António Figueiredo percebeu que estava a ser investigado logo no início do ano. De acordo com a revista "Sábado" telefonou ao diretor da PJ, Almeida Rodrigues, para saber se era verdade. O polícia disse que não sabia de nada e o presidente do IRN pediu então ao SIS para que lhe fizessem um varrimento eletrónico no gabinete para saber se estava a ser alvo de escutas. 

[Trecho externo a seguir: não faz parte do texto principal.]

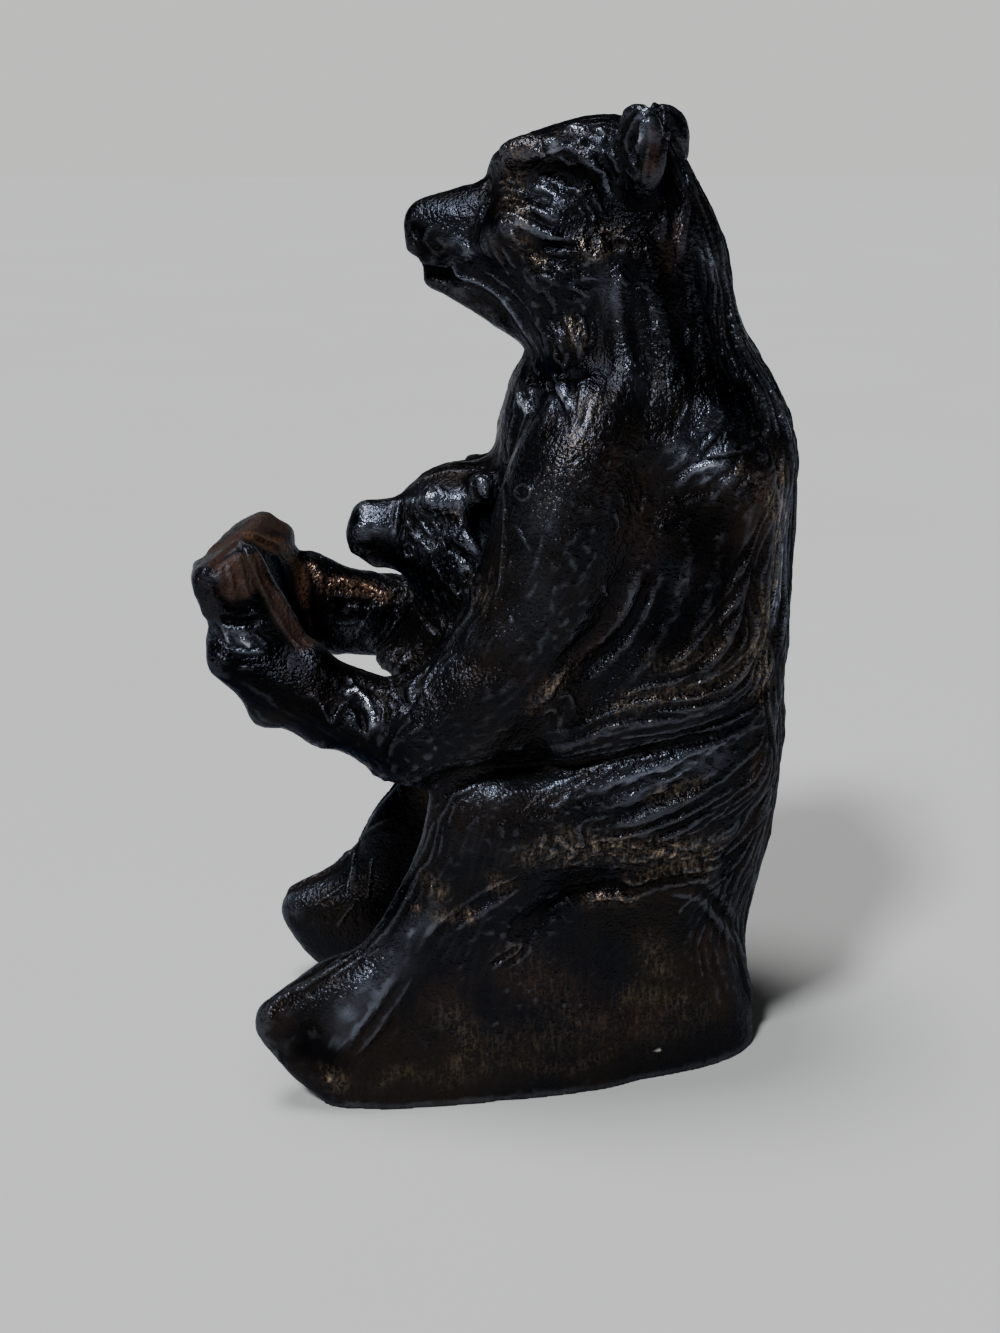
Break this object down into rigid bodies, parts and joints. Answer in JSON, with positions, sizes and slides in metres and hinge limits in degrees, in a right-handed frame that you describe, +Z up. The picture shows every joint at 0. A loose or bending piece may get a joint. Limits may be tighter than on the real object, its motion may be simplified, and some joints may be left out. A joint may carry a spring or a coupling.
{
  "type": "bear bookend",
  "caption": "Cast bookend of a seated mother bear that holds an open book for the cub in her lap. It stands on its flat base and books lean on her upright back.",
  "frame": {"origin": "on the ground under the middle of the casting's bounding box", "axes": "+Z up to the ear tips, +Y out of the back that the books lean on, so the bears look along -Y, +X to the mother's left"},
  "size_m": [0.0666, 0.1021, 0.165],
  "materials": {
    "bronze_patina": "near-black brown foundry patina, half gloss, rubbed to gold and copper on raised fur, red-brown on the book and inside the ears"
  },
  "bodies": {
    "root": {"bear_and_cub_casting": "bronze_patina"}
  },
  "joints": []
}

Em maio, a revista "Sábado" publica a primeira notícia sobre as investigações e António Figueiredo mostra-se "perplexo" com o caso. Seria detido com mais dez pessoas no início da semana passada e exonerado do cargo. Vai aguardar julgamento em prisão preventiva e está indiciado por três crimes de corrupção, dois de recebimento indevido de vantagem, e um de peculato de uso, tráfico de influência, branqueamento, prevaricação e abuso de poder. "Obviamente vou recorrer", diz o advogado Rui Patrício, que defende o presidente do IRN e diz-se "enojado" com as fugas de informação. 

Outros quatro funcionários do IRN foram constituídos arguidos e suspensos de funções. Albertina Gonçalves, secretária-geral do Ministério do Ambiente e sócia de Miguel Macedo foi constituída arguida. O ministro, que era sócio de uma filha de António Figueiredo, acabou por se demitir do cargo. 

O Expresso sabe que as investigações do Ministério Público não vão ficar por aqui e que em breve serão constituídos mais arguidos no processo. As buscas na Câmara de Lisboa foram só o primeiro sinal.